2. Honest and Direct
INTJs communicate directly, without games or manipulation. They lack patience for fluff or deceit. If you want someone who will tell you the truth without sugarcoating it, INTJs are a perfect choice. Honesty is their core principle—if they respect you, they won’t lie or hide things. This directness may sometimes feel cool or detached, but it creates a reliable and transparent emotional foundation where both parties truly understand each other.
3. Enjoy Quiet Time
For INTJs, silence and solitude are not awkward or cold. They don’t chase social validation or crave the spotlight. If you want peaceful moments with your partner—reading together, reflecting, or simply relaxing—INTJs are ideal companions. Even without conversation, these moments feel full and comforting. This unique way of bonding is a key part of the INTJ’s charm in love.
4. Deep Conversations
Small talk and gossip don’t interest INTJs. They enjoy exploring profound topics like the meaning of life, psychology, social dynamics, or even taboo subjects. If you want to engage with someone who can think deeply and offer unique perspectives, INTJs will surprise you. Conversations with them expand your horizons and stimulate mental connection, strengthening the relationship on a deeper level.
5. Support in Achieving Goals
Goal-oriented by nature, INTJs care not only about their own long-term plans but also about helping their partner grow. Whether it’s life planning, career development, or personal passions, INTJs provide strategic guidance and motivation. They excel at planning and problem-solving, and they enjoy encouraging you to pursue your dreams. With an INTJ, you’ll feel a constructive force in the relationship, fostering growth and progress for both of you.
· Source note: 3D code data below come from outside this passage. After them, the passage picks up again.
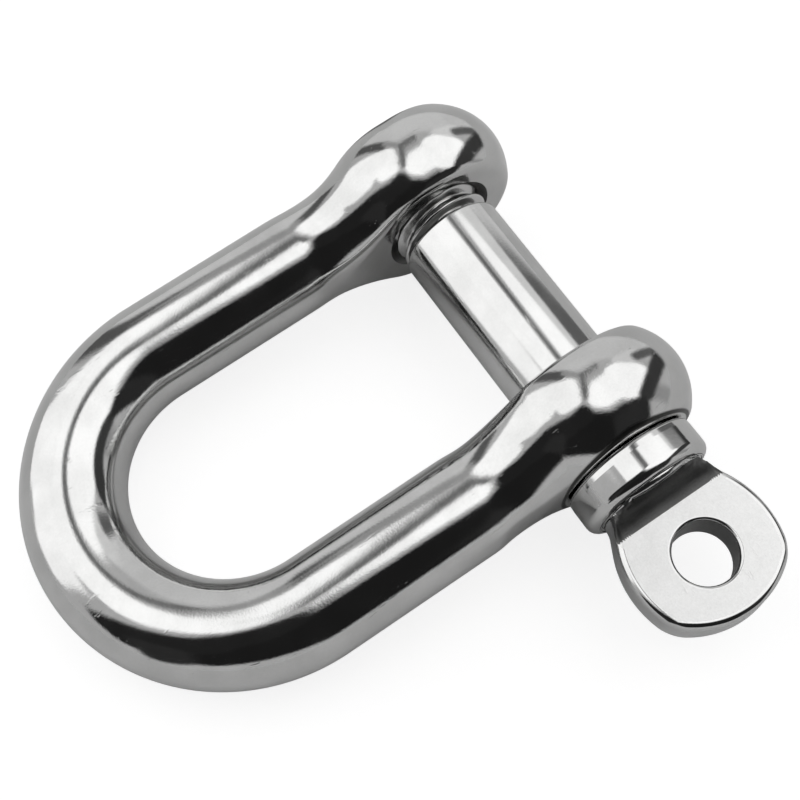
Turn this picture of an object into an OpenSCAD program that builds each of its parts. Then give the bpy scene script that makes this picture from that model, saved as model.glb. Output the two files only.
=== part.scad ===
// Dee shackle: a round-bar bow with two flat-faced ears, closed by a screw pin.
// Origin: on the pin's axis, midway between the ears.
// +X points from the crown to the pin, +Y along the pin to its threaded end, +Z square to the bow's plane.
// Lengths are in millimetres.

/* [Bow] */
// Diameter of the bow's round bar
bar_d = 10; // [9.6:0.1:10.4]
// Clear width between the two legs
inside_w = 20.4; // [19:0.1:24]
// Distance from the pin's axis to the centre of the crown's bend
crown_x = 30.6; // [26:0.1:40]

/* [Ears] */
// Radius of the forged ball that each ear is milled from
ball_r = 9; // [8.6:0.1:9.4]
// Length of the straight stretch across the middle of the ball
ball_len = 1.5; // [1:0.1:2.5]
// Distance of the ball's centre beyond the pin's axis
ball_x = 0.1; // [0:0.1:0.6]
// Radius of the hollow neck between the bar and the ball
neck_fillet_r = 12; // [9:0.5:13]
// Depth of the inner flat face from the leg's centre line
inner_face = 4.8; // [4.4:0.1:5]
// Depth of the outer flat face from the leg's centre line
outer_face = 4.8; // [4.4:0.1:5.2]

/* [Pin] */
// Diameter of the plain shank, between the ears
shank_d = 10.4; // [10.2:0.1:10.6]
// Diameter of the land that turns in the plain ear, and of the neck behind the collar
land_d = 10.8; // [10.7:0.1:11]
// Outside diameter of the thread
thread_d = 10; // [9.6:0.1:10]
// Distance from the middle of the bow to where the thread starts
thread_start = 8.6; // [6:0.1:10]
// Length of the pin's end that shows past the threaded ear
tip_out = 0.6; // [0.2:0.1:2]
// Chamfer on the pin's threaded end
tip_chamfer = 0.9; // [0.3:0.1:1.2]
// Gap all round between the pin and each hole it runs in
running_gap = 0.05; // [0.02:0.01:0.1]

/* [Collar] */
// Diameter of the collar
collar_d = 13.3; // [12.6:0.1:15]
// Thickness of the collar
collar_t = 3.7; // [3:0.1:5]
// Rounding of the collar's outer edge
collar_round = 1; // [0.6:0.1:1.4]
// Rounding of the collar's edge beside the ear
collar_seat_round = 0.5; // [0.3:0.1:0.6]
// Gap between the tightened collar and the ear
seat_gap = 0.15; // [0.05:0.05:0.4]

/* [Eye] */
// Thickness of the flat eye
eye_t = 4.4; // [4:0.1:5]
// Widest part of the eye
eye_w = 14.3; // [13.5:0.1:15]
// Distance from the collar's outer face to the centre of the eye's hole
eye_reach = 7.3; // [7:0.1:9]
// Distance from the centre of the eye's hole to the tip of the eye
eye_tip = 6.3; // [6:0.1:7]
// Diameter of the eye's hole
eye_hole_d = 5.9; // [5:0.1:6.4]
// Radius of each side of the eye
eye_side_r = 10; // [9:0.5:12]
// Radius of the end of the eye
eye_end_r = 9; // [8:0.5:10]
// Radius of the hollow between the neck and the flat of the eye
cove_r = 3; // [2.8:0.1:3.2]

/* [Hidden] */
$fn = 96;

bar_r = bar_d / 2;
leg_y = inside_w / 2 + bar_r;
shank_r = shank_d / 2;
land_r = land_d / 2;
thread_r = thread_d / 2;

// Ear outline, along the leg's axis from the middle of the ball towards the crown
neck_s = sqrt(pow(ball_r + neck_fillet_r, 2) - pow(bar_r + neck_fillet_r, 2));
neck_angle = atan2(bar_r + neck_fillet_r, neck_s);
half_ball_len = ball_len / 2;
neck_end = half_ball_len + neck_s;
leg_len = crown_x + ball_x;

inner_face_y = leg_y - inner_face;
outer_face_y = leg_y + outer_face;
tip_y = outer_face_y + tip_out;
collar_y = -(outer_face_y + seat_gap);
collar_end_y = collar_y - collar_t;

// Eye
eye_y = collar_end_y - eye_reach;
cove_y = collar_end_y - 3.15;
cove_z = eye_t / 2 + 2.9;
root_y = collar_end_y - 0.25;
root_len = cove_r - 0.15;

far = 60;

// Half outline of a leg and its ear, turned about the leg's axis.
module leg_outline() {
    intersection() {
        union() {
            translate([0, half_ball_len]) circle(ball_r);
            translate([0, -half_ball_len]) circle(ball_r);
            translate([0, -half_ball_len]) square([ball_r, ball_len]);
            difference() {
                polygon([
                    [0, half_ball_len],
                    [ball_r * sin(neck_angle), half_ball_len + ball_r * cos(neck_angle)],
                    [bar_r, neck_end],
                    [bar_r, leg_len],
                    [0, leg_len]
                ]);
                translate([bar_r + neck_fillet_r, neck_end]) circle(neck_fillet_r, $fn = 192);
            }
        }
        translate([0, -far]) square([far, 2 * far]);
    }
}

// One leg with its ear, centred on its own axis, with the ear's inner face towards -Y.
module leg() {
    difference() {
        translate([ball_x, 0, 0]) rotate([0, -90, 0]) rotate_extrude() leg_outline();
        translate([ball_x - neck_end, outer_face, -far / 2]) cube([far, far, far]);
        translate([ball_x - neck_end, -inner_face - far, -far / 2]) cube([far, far, far]);
    }
}

module crown() {
    translate([-crown_x, 0, 0]) rotate([0, 0, 90]) rotate_extrude(angle = 180) translate([leg_y, 0]) circle(bar_r);
}

// A cylinder along the pin's axis from y0 to y1.
module pin_bar(r, y0, y1) {
    translate([0, y0, 0]) rotate([-90, 0, 0]) cylinder(h = y1 - y0, r = r);
}

module bow() {
    color("silver") difference() {
        union() {
            crown();
            translate([0, leg_y, 0]) leg();
            mirror([0, 1, 0]) translate([0, leg_y, 0]) leg();
        }
        pin_bar(thread_r + running_gap, 0, far);
        pin_bar(land_r + running_gap, -far, 0);
    }
}

// Flat shape of the eye, seen square to its hole, with the hole's centre at the origin.
module eye_outline() {
    half_w = eye_w / 2;
    difference() {
        intersection() {
            translate([half_w - eye_side_r, 0]) circle(eye_side_r, $fn = 192);
            translate([eye_side_r - half_w, 0]) circle(eye_side_r, $fn = 192);
            translate([0, eye_end_r - eye_tip]) circle(eye_end_r, $fn = 192);
            translate([-half_w, -eye_tip]) square([eye_w, eye_tip + eye_reach - 0.9]);
        }
        circle(eye_hole_d / 2);
    }
}

// Where the round neck is thinned down to the flat of the eye.
module eye_root() {
    difference() {
        pin_bar(land_r, root_y - root_len, root_y);
        for (side = [-1, 1])
            translate([-far / 2, cove_y, side * cove_z]) rotate([0, 90, 0]) cylinder(h = far, r = cove_r);
    }
}

module pin() {
    color("gainsboro") {
        pin_bar(land_r, root_y, -inner_face_y);
        pin_bar(shank_r, -inner_face_y, thread_start);
        pin_bar(thread_r, thread_start, tip_y - tip_chamfer);
        translate([0, tip_y - tip_chamfer, 0]) rotate([-90, 0, 0])
            cylinder(h = tip_chamfer, r1 = thread_r, r2 = thread_r - tip_chamfer);
        eye_root();
        translate([0, eye_y, -eye_t / 2]) linear_extrude(eye_t) eye_outline();
    }
}

// Half section of the collar, from its bore outwards, with its seat on the X axis.
module collar_section() {
    r = collar_d / 2;
    intersection() {
        union() {
            square([r - collar_round, collar_t]);
            translate([0, collar_seat_round]) square([r, collar_t - collar_seat_round - collar_round]);
            translate([r - collar_seat_round, collar_seat_round]) circle(collar_seat_round);
            translate([r - collar_round, collar_t - collar_round]) circle(collar_round);
        }
        translate([land_r + running_gap, 0]) square([r, collar_t]);
    }
}

module pin_collar() {
    color("lightgray") translate([0, collar_y, 0]) rotate([90, 0, 0]) rotate_extrude() collar_section();
}

bow();
pin();
pin_collar();
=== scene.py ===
"""Looks of the dee shackle: smooth polished steel pieces, photo-like studio light and the photo's camera."""

import math

import bpy
import bmesh
import numpy as np
from mathutils import Matrix, Vector


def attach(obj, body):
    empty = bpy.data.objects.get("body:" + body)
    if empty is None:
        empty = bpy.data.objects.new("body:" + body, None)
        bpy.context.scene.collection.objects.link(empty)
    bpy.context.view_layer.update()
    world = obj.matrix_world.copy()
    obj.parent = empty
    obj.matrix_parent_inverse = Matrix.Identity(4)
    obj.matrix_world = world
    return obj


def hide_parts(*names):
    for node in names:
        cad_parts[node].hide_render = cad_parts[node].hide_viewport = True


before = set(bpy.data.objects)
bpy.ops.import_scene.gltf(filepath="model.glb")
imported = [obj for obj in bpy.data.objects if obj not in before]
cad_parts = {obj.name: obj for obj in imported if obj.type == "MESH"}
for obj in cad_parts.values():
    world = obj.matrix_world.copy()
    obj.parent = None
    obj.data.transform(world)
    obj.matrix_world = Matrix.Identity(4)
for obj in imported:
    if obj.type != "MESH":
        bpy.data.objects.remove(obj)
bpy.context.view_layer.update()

# Every length below is in millimetres, in the CAD frame. Meshes are scaled to metres as they are made.
MM = 0.001

# Bow
BAR_R = 5.0
LEG_Y = 15.2
CROWN_X = 30.6
BALL_R = 9.0
BALL_X = 0.1
BALL_IN = 0.5
BALL_IN_FROM, BALL_IN_TO = -14, -6
BALL_FLAT = 1.17
BALL_FLAT_FROM, BALL_FLAT_TO = -15, -5
HALF_BALL_LEN = 0.75
NECK_R = 13.5
INNER_FACE = 4.8
OUTER_FACE = 4.8
EDGE_R = 0.5
RUN_OUT_START = 11.0
RUN_OUT_LEN = 5.0
RUN_OUT_DEPTH = 2.2
INNER_FACE_Y = LEG_Y - INNER_FACE
OUTER_FACE_Y = LEG_Y + OUTER_FACE
BORE_R = 5.45
BORE_CHAMFER = 0.35
COUNTERSINK_R = 5.8

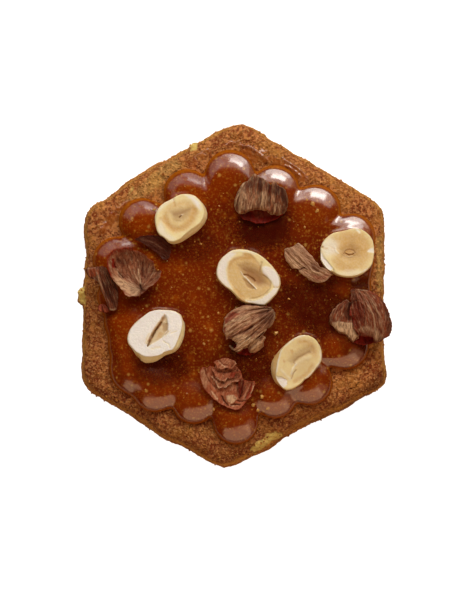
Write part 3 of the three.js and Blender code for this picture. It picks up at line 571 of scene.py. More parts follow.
            "marks": """
orange line 1.8 0.9 0 218.8,396 220.6,402 226,406.6 233,408.8
dark line 1.1 1 0.4 221.6,395.8 224,400.6 228,405.4
pale line 1.5 0.8 -0.1 211.6,391.6 217,399
pale area 1.6 0.85 -0.1 226,396 234,394.6 237,399 232,404 227.6,402
orange line 1.4 0.8 0 236,402 243,402.4 247,400.4
dark line 0.9 0.9 0.2 237,400.6 242,401.6 246.6,400.4
dark line 1.2 0.9 0.3 231,405.6 236,404.4 240,404.8
pale line 1.1 0.9 0 230,405 233.6,406.2
red line 1.6 0.8 0 252,384 250.4,391 246.4,398
dark line 1 0.7 0.2 251.6,383 248.8,391 245,398
pale line 0.8 0.9 0 253.4,386 251.4,393.4
dark area 2.2 0.5 0.1 236,380 243,381 245,390 240,399 236,394
dark line 1.3 0.6 0.1 205,369 207.6,378 212,384 216.6,388.6
pale area 1.6 0.4 0 200.6,371 205,371 208,382 206,389 202,383
""",
        },
        {
            "outline": """
208.5,367.2 207.8,369.6 210.2,375.7 213.7,379.6 217.6,386.5 218.8,388.6 226.3,387.6 228.2,385.4 232.8,382.2
238.8,381.8 242.5,377.9 240.6,371.3 236.7,366.6 231.9,360.6 224.5,358.8 215.4,361.6 215.4,367 211,367.4
""",
            "middle": (225, 375), "poles": ((246, 346), (212, 402)), "height": 12.55, "along": -0.01,
            "across": -0.03, "lean": (0.0, 0.03), "lip": 0.25, "streaks": 8, "pale": 0.2, "red": 0.1,
            "orange": 0.5, "stripes": 0.15,
            "marks": """
pale line 0.8 1 -0.15 207.8,369 210.4,375.8 213.8,379.8 217.8,386.6 219,388.6 226.3,387.6 228.2,385.4 \
232.6,382.4
dark line 1.2 0.5 0.1 209.4,369 214,376.6 218.6,381.4 224,383
dark area 2 0.45 0.1 233,380 240,381 241,372 236,370
""",
        },
        {
            "outline": """
209.8,366.3 212,371 216.3,377.6 219.6,380.8 225.2,381.6 227.2,379 233.2,378.4 236.6,372 236.7,365.6
231.9,360.5 224.5,358.6 215.4,361.5 215.4,367 211,367.4
""",
            "middle": (225, 370), "poles": ((246, 346), (214, 396)), "height": 13.1, "along": -0.01,
            "across": -0.02, "lean": (0.0, 0.03), "lip": 0.2, "streaks": 7, "pale": 0.15, "red": 0.15,
            "orange": 0.5, "stripes": 0.15,
            "marks": """
pale line 0.8 0.9 -0.15 216.6,378 219.8,381 225.2,381.4 227.2,378.8
dark line 2 0.55 0.1 214,369 219,371.6 226,372.4 232,371
red area 1.2 0.6 0 231,372 236,373 235,378 230,377
""",
        },
        {
            "outline": """
213.6,362.3 215.6,365 217,369 222,369.6 227,367.8 231,369.4 234.4,369 236.6,363.6 234.5,361.2 231.9,359.8
228.4,358.8 224.5,358.1 221.5,358.9 218.5,360.2 215.4,361.2
""",
            "middle": (225.4, 364), "poles": ((240, 348), (214, 384)), "height": 13.7, "along": -0.01,
            "across": -0.03, "lean": (0.0, 0.03), "lip": 0.15, "streaks": 6, "pale": 0.2, "red": 0.15,
            "orange": 0.5, "stripes": 0.15,
            "marks": """
dark line 1.2 0.6 0.12 219.6,360.6 223,364.6 228,366
orange line 1.2 0.7 0 227,366.6 231,367 233,364.4
pale line 0.9 0.7 -0.1 217.8,360.8 221.4,364.6 225.6,368
pale line 0.9 1 0 235.2,362.2 236.4,364.6
dark area 1.2 0.5 0 231,361 235,363 234,368 230,368
""",
        },
        {
            "outline": "238.2,380.6 240.6,380.2 243.8,379.8 244.4,383 243,390 241.4,396 239.6,399 239,391",
            "middle": (241.4, 388), "poles": ((242, 372), (239, 406)), "height": 12.7, "along": 0.0,
            "across": -0.08, "lean": (0.0, 0.03), "lip": 0.15, "streaks": 3, "red": 0.7, "dark": 0.2,
            "orange": 0.2,
            "marks": """
dark line 0.8 0.8 0.1 243.6,381 242.4,389 240.4,397
""",
        },
    ],
}

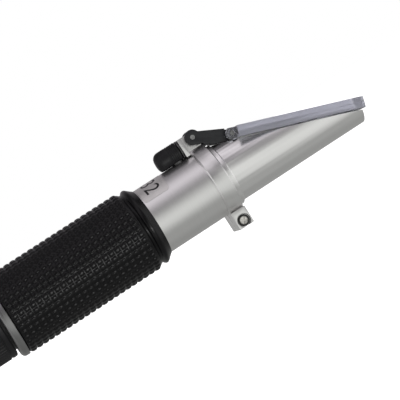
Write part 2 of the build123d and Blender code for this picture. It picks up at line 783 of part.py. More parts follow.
def main():
    pieces = make_pieces()
    to_base = base_shift(pieces.values())
    os.makedirs("parts", exist_ok=True)
    for name, piece in pieces.items():
        export_step(to_base * piece, f"parts/{name}.step")
    print("moved by", to_base.position)


if __name__ == "__main__":
    main()
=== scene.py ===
# %% [markdown]
# # A hand-held refractometer
# The object is a metal barrel with a slanted glass prism at one end and an eyepiece at the other.
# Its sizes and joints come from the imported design, which is loaded first and never moved. This
# lesson gives each piece its real surface, and models the rubber parts and the printed label.

import json
from math import cos, pi, radians, sin

import bmesh
import bpy
from mathutils import Matrix, Vector

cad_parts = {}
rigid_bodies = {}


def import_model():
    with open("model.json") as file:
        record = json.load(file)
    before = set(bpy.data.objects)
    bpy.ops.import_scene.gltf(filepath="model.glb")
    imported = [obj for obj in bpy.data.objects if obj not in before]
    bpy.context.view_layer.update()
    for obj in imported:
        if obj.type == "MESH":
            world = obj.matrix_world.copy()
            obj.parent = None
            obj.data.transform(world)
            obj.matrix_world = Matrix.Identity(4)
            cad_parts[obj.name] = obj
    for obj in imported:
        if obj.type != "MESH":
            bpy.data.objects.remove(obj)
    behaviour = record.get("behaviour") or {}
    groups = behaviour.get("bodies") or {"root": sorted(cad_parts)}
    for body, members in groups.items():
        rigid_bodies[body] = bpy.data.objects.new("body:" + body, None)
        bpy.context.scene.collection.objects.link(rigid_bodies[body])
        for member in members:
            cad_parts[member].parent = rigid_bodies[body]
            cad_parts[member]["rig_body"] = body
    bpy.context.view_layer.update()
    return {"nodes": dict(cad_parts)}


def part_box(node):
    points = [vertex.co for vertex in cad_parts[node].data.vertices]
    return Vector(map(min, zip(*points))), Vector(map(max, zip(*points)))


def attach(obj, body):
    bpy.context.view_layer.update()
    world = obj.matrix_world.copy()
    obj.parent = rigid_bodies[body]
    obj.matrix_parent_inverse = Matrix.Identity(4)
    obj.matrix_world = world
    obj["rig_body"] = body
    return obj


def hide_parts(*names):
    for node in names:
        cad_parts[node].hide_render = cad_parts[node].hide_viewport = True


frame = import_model()
nodes = frame["nodes"]
MM = 0.001

# %% [markdown]
# ## Where things are
# Every place is read from the boxes of the design's nodes, so that nothing has to be fitted. The
# optical axis runs along X through the middle of the main tube.

# %% Stations along the barrel
tube_low, tube_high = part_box("main_tube")
AXIS_Z = (tube_low.z + tube_high.z) / 2
TUBE_R = (tube_high.z - tube_low.z) / 2
clamp_low, clamp_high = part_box("collar_clamp_screw")
COLLAR_X = (clamp_low.x + clamp_high.x) / 2
print(f"optical axis at z = {AXIS_Z / MM:.2f} mm, tube radius {TUBE_R / MM:.2f} mm")

# %% [markdown]
# ## The camera
# A long lens from the side flattens the perspective, as in a catalogue. The camera stands a little
# towards the eyepiece and a little above the axis, and is rolled so that the prism end points to
# the upper right. A rotation made of three unit vectors states this directly: the view's right,
# its up, and the way back to the camera.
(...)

6. Exceptional Problem-Solving Skills
Naturally analytical and insightful, INTJs can propose practical solutions to challenges. They won’t just offer comfort—they find long-term strategies. They look at problems from multiple angles, rising above surface emotions to provide rational advice. This skill strengthens relationships and highlights the unique value of being with an INTJ—they’re partners who truly navigate reality with you.
INTJ Personal Experiences and Emotional Challenges
Although INTJs have clear ideas about love and are goal-driven, every individual faces unique emotional challenges. Subtypes—Assertive (INTJ-A) and Turbulent (INTJ-T)—display noticeable differences, but they share the need to balance independence with deep connection.
Emotional Exploration of Assertive INTJs (INTJ-A)
For example, Assertive INTJs are highly independent and rational in love. They have idealized standards but often question their own emotional expression: “The love story I imagine doesn’t match my actions; I can’t imagine how I’ll be in love.” This self-reflection shows that, while outwardly decisive, they experience uncertainty in emotions. When they meet someone who aligns with their values, interests, and thought patterns, they can fully engage and break personal barriers to form deep connections.
Another Assertive INTJ, Joswon, shows the subtle confusion in love. He noticed friends disengaging after minor conflicts and tried to pursue an ideal partner. Even with shared interests, he felt something was missing—a certain “spark” or chemistry. This highlights that INTJ love relies on both rational compatibility and emotional resonance. Even decisive INTJs sense subtle gaps that affect relationship progress.
Emotional Struggles of Turbulent INTJs (INTJ-T)
Compared to Assertive types, Turbulent INTJs are more reserved and sensitive emotionally. For instance, Li Yang saw love as a “game for others,” preferring solitude to focus on personal pursuits. College, however, sparked a desire for deep, lasting emotional connection, which conflicted with his innate independence. Early attempts at love were filled with doubt and fear of harming others or being the “villain” in a partner’s story. This caution reflects the INTJ-T’s rational defense mechanisms against emotional risk.
Over time, Turbulent INTJs treat love as an “experiment,” observing and learning through interactions to gauge compatibility. Li Yang describes the struggle: “I crave a real connection on every level but don’t want to lose my independence.” This tension is both a challenge and a unique growth driver. Slowly, they learn to build deep, lasting bonds without sacrificing personal space.
In-Depth Analysis: Understanding the INTJ Love Pattern
INTJs blend rationality with emotion in love, shaping their behaviors and deeply influencing intimacy. Unlike types seeking immediate gratification or constant expression, INTJs prefer thoughtful, long-term planning. Their investment in love is closely tied to life goals: relationships matter not only for companionship but also for mutual growth and achieving personal and shared objectives. This goal-oriented approach may seem cool or rational, but it provides depth and stability, making INTJ relationships resilient over time.
Challenges are unavoidable. Independence and high standards can lead to loneliness or over-analysis. Assertive INTJs express emotions decisively but still need emotional chemistry to confirm a match; Turbulent INTJs may miss opportunities due to over-caution. This duality is a double-edged sword: it protects them from harm, yet sometimes prevents early-stage happiness. Outsiders may misinterpret their calmness as indifference.
Broadly, INTJ love shows that true intimacy isn’t just emotional display—it’s psychological alignment and shared values. They prioritize deep conversation, mutual growth, and rational problem-solving, reflecting a mature approach to love. Understanding INTJs requires grasping the underlying logic: independence, thoughtfulness, and meaning-seeking are core to their approach.
Being with an INTJ requires patience, understanding, and respect. They need space and time to build trust, but once committed, their loyalty, insight, and support for mutual growth make the relationship extremely rewarding. This love isn’t surface-level sweetness but a deep mental and emotional connection—a long-term commitment built on reason and heart.
In summary, INTJ love offers a perspective worth learning from: romance isn’t only about passion or expression; it’s a journey of deep connection and shared growth. Respecting their pace and approach allows one to truly appreciate the unique charm of an Architect personality in love.